TASK BRIEF
Quote the whole listing verbatim.

DATASET EXCERPT

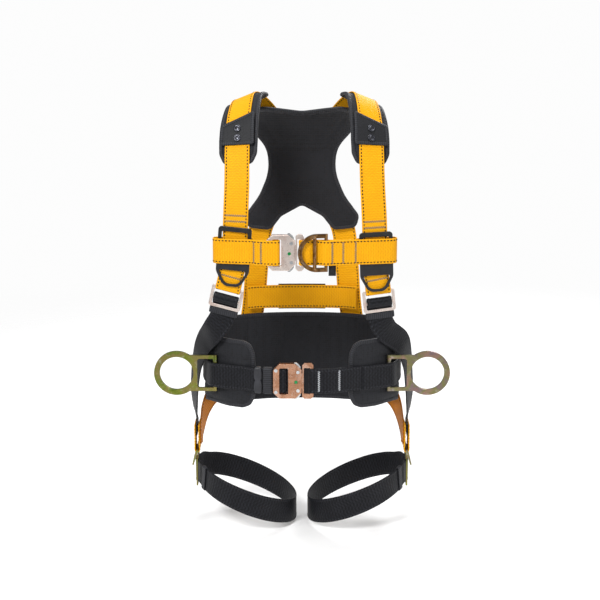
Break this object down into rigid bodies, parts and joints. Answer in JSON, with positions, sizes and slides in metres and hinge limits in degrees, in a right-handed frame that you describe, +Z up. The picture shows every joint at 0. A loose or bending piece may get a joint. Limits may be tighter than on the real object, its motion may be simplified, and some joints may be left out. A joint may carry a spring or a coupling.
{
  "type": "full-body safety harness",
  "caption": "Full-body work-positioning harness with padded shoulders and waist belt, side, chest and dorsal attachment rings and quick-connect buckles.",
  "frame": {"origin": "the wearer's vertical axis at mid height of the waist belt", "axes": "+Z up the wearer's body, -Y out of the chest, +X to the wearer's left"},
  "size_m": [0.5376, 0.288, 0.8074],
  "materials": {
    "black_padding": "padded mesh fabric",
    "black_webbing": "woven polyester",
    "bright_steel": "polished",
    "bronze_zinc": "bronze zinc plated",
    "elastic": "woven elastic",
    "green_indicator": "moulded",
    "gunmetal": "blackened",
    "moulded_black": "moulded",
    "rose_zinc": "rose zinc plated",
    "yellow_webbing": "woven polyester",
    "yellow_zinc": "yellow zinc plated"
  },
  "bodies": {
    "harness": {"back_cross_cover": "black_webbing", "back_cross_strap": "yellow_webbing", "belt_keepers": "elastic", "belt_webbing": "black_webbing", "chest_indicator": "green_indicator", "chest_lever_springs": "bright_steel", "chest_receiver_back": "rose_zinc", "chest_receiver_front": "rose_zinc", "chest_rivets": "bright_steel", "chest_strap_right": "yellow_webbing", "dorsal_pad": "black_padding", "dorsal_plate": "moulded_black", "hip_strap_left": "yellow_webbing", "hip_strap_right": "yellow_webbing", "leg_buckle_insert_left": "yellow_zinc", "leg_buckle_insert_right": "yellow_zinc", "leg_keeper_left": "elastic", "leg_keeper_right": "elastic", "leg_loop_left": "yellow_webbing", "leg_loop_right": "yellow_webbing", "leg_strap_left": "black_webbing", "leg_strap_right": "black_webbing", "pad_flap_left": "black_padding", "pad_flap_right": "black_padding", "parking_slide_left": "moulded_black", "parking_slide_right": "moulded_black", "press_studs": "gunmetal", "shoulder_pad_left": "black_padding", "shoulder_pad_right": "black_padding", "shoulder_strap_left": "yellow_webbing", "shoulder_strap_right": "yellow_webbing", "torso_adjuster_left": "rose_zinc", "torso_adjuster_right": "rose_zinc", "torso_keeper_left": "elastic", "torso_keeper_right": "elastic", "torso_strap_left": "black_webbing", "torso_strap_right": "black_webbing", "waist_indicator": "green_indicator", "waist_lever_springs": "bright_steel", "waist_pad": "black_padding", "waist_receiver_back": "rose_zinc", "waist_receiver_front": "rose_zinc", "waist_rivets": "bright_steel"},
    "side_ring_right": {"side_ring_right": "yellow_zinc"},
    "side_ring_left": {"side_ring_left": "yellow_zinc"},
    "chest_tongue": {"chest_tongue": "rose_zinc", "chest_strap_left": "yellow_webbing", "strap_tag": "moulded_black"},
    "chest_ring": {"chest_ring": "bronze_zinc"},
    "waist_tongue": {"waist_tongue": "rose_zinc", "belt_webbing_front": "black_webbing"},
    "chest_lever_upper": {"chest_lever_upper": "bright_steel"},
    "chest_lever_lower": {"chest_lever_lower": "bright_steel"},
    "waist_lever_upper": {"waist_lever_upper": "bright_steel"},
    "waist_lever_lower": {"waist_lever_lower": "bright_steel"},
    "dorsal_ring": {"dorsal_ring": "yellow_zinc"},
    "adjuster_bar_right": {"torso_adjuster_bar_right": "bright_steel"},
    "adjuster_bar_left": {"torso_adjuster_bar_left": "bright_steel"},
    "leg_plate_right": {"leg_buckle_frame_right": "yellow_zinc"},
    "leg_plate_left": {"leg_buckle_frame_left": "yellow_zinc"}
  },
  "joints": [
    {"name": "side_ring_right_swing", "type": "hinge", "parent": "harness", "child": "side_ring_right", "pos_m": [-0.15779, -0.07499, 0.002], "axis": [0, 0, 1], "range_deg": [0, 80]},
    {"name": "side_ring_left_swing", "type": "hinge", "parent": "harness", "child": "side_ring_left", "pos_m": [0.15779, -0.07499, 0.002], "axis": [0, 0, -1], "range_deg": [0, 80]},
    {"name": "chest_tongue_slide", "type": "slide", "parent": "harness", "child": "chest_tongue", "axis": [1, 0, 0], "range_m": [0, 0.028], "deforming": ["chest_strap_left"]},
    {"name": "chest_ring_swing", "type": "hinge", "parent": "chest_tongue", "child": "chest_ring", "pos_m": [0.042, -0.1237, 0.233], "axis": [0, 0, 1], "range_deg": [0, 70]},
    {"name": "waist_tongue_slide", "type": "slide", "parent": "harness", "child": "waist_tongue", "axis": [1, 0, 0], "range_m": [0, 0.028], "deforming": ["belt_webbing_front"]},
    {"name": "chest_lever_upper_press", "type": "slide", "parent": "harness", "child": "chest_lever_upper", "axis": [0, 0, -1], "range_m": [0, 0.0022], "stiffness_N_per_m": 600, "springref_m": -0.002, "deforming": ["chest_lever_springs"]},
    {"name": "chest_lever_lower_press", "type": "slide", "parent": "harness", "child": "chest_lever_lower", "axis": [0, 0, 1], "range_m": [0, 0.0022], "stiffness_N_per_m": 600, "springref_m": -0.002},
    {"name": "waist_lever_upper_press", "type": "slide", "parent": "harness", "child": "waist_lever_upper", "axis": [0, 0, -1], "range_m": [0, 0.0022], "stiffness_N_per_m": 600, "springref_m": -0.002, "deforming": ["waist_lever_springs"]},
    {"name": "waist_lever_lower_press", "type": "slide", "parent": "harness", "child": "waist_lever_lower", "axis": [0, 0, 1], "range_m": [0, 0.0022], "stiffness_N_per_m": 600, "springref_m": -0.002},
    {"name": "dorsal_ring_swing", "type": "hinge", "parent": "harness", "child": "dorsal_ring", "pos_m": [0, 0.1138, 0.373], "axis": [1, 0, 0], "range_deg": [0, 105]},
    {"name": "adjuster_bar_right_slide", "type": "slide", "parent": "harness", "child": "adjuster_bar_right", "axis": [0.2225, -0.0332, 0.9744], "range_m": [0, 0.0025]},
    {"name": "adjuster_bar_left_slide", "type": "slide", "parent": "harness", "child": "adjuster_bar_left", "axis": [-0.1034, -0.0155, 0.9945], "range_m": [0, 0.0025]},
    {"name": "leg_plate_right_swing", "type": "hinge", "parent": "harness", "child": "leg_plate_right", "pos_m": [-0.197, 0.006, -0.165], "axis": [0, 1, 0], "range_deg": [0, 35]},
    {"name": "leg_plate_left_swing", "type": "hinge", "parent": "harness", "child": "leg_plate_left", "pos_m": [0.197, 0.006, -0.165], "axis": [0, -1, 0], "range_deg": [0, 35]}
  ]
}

EXERCISE ANSWER
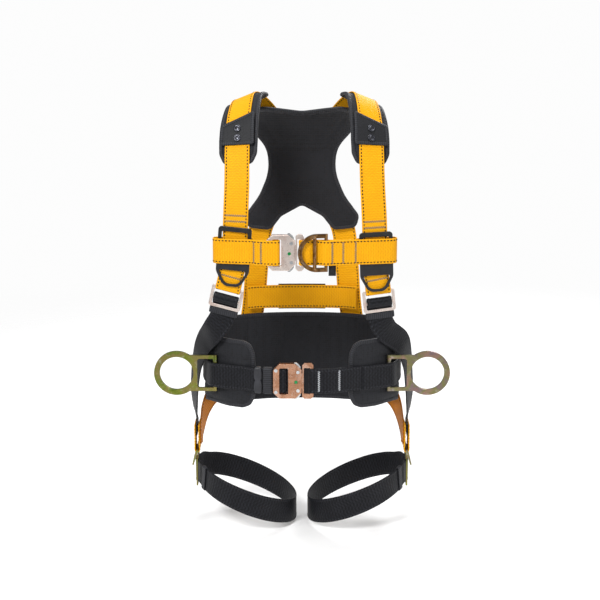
Break this object down into rigid bodies, parts and joints. Answer in JSON, with positions, sizes and slides in metres and hinge limits in degrees, in a right-handed frame that you describe, +Z up. The picture shows every joint at 0. A loose or bending piece may get a joint. Limits may be tighter than on the real object, its motion may be simplified, and some joints may be left out. A joint may carry a spring or a coupling.
{
  "type": "full-body safety harness",
  "caption": "Full-body work-positioning harness with padded shoulders and waist belt, side, chest and dorsal attachment rings and quick-connect buckles.",
  "frame": {"origin": "the wearer's vertical axis at mid height of the waist belt", "axes": "+Z up the wearer's body, -Y out of the chest, +X to the wearer's left"},
  "size_m": [0.5376, 0.288, 0.8074],
  "materials": {
    "black_padding": "padded mesh fabric",
    "black_webbing": "woven polyester",
    "bright_steel": "polished",
    "bronze_zinc": "bronze zinc plated",
    "elastic": "woven elastic",
    "green_indicator": "moulded",
    "gunmetal": "blackened",
    "moulded_black": "moulded",
    "rose_zinc": "rose zinc plated",
    "yellow_webbing": "woven polyester",
    "yellow_zinc": "yellow zinc plated"
  },
  "bodies": {
    "harness": {"back_cross_cover": "black_webbing", "back_cross_strap": "yellow_webbing", "belt_keepers": "elastic", "belt_webbing": "black_webbing", "chest_indicator": "green_indicator", "chest_lever_springs": "bright_steel", "chest_receiver_back": "rose_zinc", "chest_receiver_front": "rose_zinc", "chest_rivets": "bright_steel", "chest_strap_right": "yellow_webbing", "dorsal_pad": "black_padding", "dorsal_plate": "moulded_black", "hip_strap_left": "yellow_webbing", "hip_strap_right": "yellow_webbing", "leg_buckle_insert_left": "yellow_zinc", "leg_buckle_insert_right": "yellow_zinc", "leg_keeper_left": "elastic", "leg_keeper_right": "elastic", "leg_loop_left": "yellow_webbing", "leg_loop_right": "yellow_webbing", "leg_strap_left": "black_webbing", "leg_strap_right": "black_webbing", "pad_flap_left": "black_padding", "pad_flap_right": "black_padding", "parking_slide_left": "moulded_black", "parking_slide_right": "moulded_black", "press_studs": "gunmetal", "shoulder_pad_left": "black_padding", "shoulder_pad_right": "black_padding", "shoulder_strap_left": "yellow_webbing", "shoulder_strap_right": "yellow_webbing", "torso_adjuster_left": "rose_zinc", "torso_adjuster_right": "rose_zinc", "torso_keeper_left": "elastic", "torso_keeper_right": "elastic", "torso_strap_left": "black_webbing", "torso_strap_right": "black_webbing", "waist_indicator": "green_indicator", "waist_lever_springs": "bright_steel", "waist_pad": "black_padding", "waist_receiver_back": "rose_zinc", "waist_receiver_front": "rose_zinc", "waist_rivets": "bright_steel"},
    "side_ring_right": {"side_ring_right": "yellow_zinc"},
    "side_ring_left": {"side_ring_left": "yellow_zinc"},
    "chest_tongue": {"chest_tongue": "rose_zinc", "chest_strap_left": "yellow_webbing", "strap_tag": "moulded_black"},
    "chest_ring": {"chest_ring": "bronze_zinc"},
    "waist_tongue": {"waist_tongue": "rose_zinc", "belt_webbing_front": "black_webbing"},
    "chest_lever_upper": {"chest_lever_upper": "bright_steel"},
    "chest_lever_lower": {"chest_lever_lower": "bright_steel"},
    "waist_lever_upper": {"waist_lever_upper": "bright_steel"},
    "waist_lever_lower": {"waist_lever_lower": "bright_steel"},
    "dorsal_ring": {"dorsal_ring": "yellow_zinc"},
    "adjuster_bar_right": {"torso_adjuster_bar_right": "bright_steel"},
    "adjuster_bar_left": {"torso_adjuster_bar_left": "bright_steel"},
    "leg_plate_right": {"leg_buckle_frame_right": "yellow_zinc"},
    "leg_plate_left": {"leg_buckle_frame_left": "yellow_zinc"}
  },
  "joints": [
    {"name": "side_ring_right_swing", "type": "hinge", "parent": "harness", "child": "side_ring_right", "pos_m": [-0.15779, -0.07499, 0.002], "axis": [0, 0, 1], "range_deg": [0, 80]},
    {"name": "side_ring_left_swing", "type": "hinge", "parent": "harness", "child": "side_ring_left", "pos_m": [0.15779, -0.07499, 0.002], "axis": [0, 0, -1], "range_deg": [0, 80]},
    {"name": "chest_tongue_slide", "type": "slide", "parent": "harness", "child": "chest_tongue", "axis": [1, 0, 0], "range_m": [0, 0.028], "deforming": ["chest_strap_left"]},
    {"name": "chest_ring_swing", "type": "hinge", "parent": "chest_tongue", "child": "chest_ring", "pos_m": [0.042, -0.1237, 0.233], "axis": [0, 0, 1], "range_deg": [0, 70]},
    {"name": "waist_tongue_slide", "type": "slide", "parent": "harness", "child": "waist_tongue", "axis": [1, 0, 0], "range_m": [0, 0.028], "deforming": ["belt_webbing_front"]},
    {"name": "chest_lever_upper_press", "type": "slide", "parent": "harness", "child": "chest_lever_upper", "axis": [0, 0, -1], "range_m": [0, 0.0022], "stiffness_N_per_m": 600, "springref_m": -0.002, "deforming": ["chest_lever_springs"]},
    {"name": "chest_lever_lower_press", "type": "slide", "parent": "harness", "child": "chest_lever_lower", "axis": [0, 0, 1], "range_m": [0, 0.0022], "stiffness_N_per_m": 600, "springref_m": -0.002},
    {"name": "waist_lever_upper_press", "type": "slide", "parent": "harness", "child": "waist_lever_upper", "axis": [0, 0, -1], "range_m": [0, 0.0022], "stiffness_N_per_m": 600, "springref_m": -0.002, "deforming": ["waist_lever_springs"]},
    {"name": "waist_lever_lower_press", "type": "slide", "parent": "harness", "child": "waist_lever_lower", "axis": [0, 0, 1], "range_m": [0, 0.0022], "stiffness_N_per_m": 600, "springref_m": -0.002},
    {"name": "dorsal_ring_swing", "type": "hinge", "parent": "harness", "child": "dorsal_ring", "pos_m": [0, 0.1138, 0.373], "axis": [1, 0, 0], "range_deg": [0, 105]},
    {"name": "adjuster_bar_right_slide", "type": "slide", "parent": "harness", "child": "adjuster_bar_right", "axis": [0.2225, -0.0332, 0.9744], "range_m": [0, 0.0025]},
    {"name": "adjuster_bar_left_slide", "type": "slide", "parent": "harness", "child": "adjuster_bar_left", "axis": [-0.1034, -0.0155, 0.9945], "range_m": [0, 0.0025]},
    {"name": "leg_plate_right_swing", "type": "hinge", "parent": "harness", "child": "leg_plate_right", "pos_m": [-0.197, 0.006, -0.165], "axis": [0, 1, 0], "range_deg": [0, 35]},
    {"name": "leg_plate_left_swing", "type": "hinge", "parent": "harness", "child": "leg_plate_left", "pos_m": [0.197, 0.006, -0.165], "axis": [0, -1, 0], "range_deg": [0, 35]}
  ]
}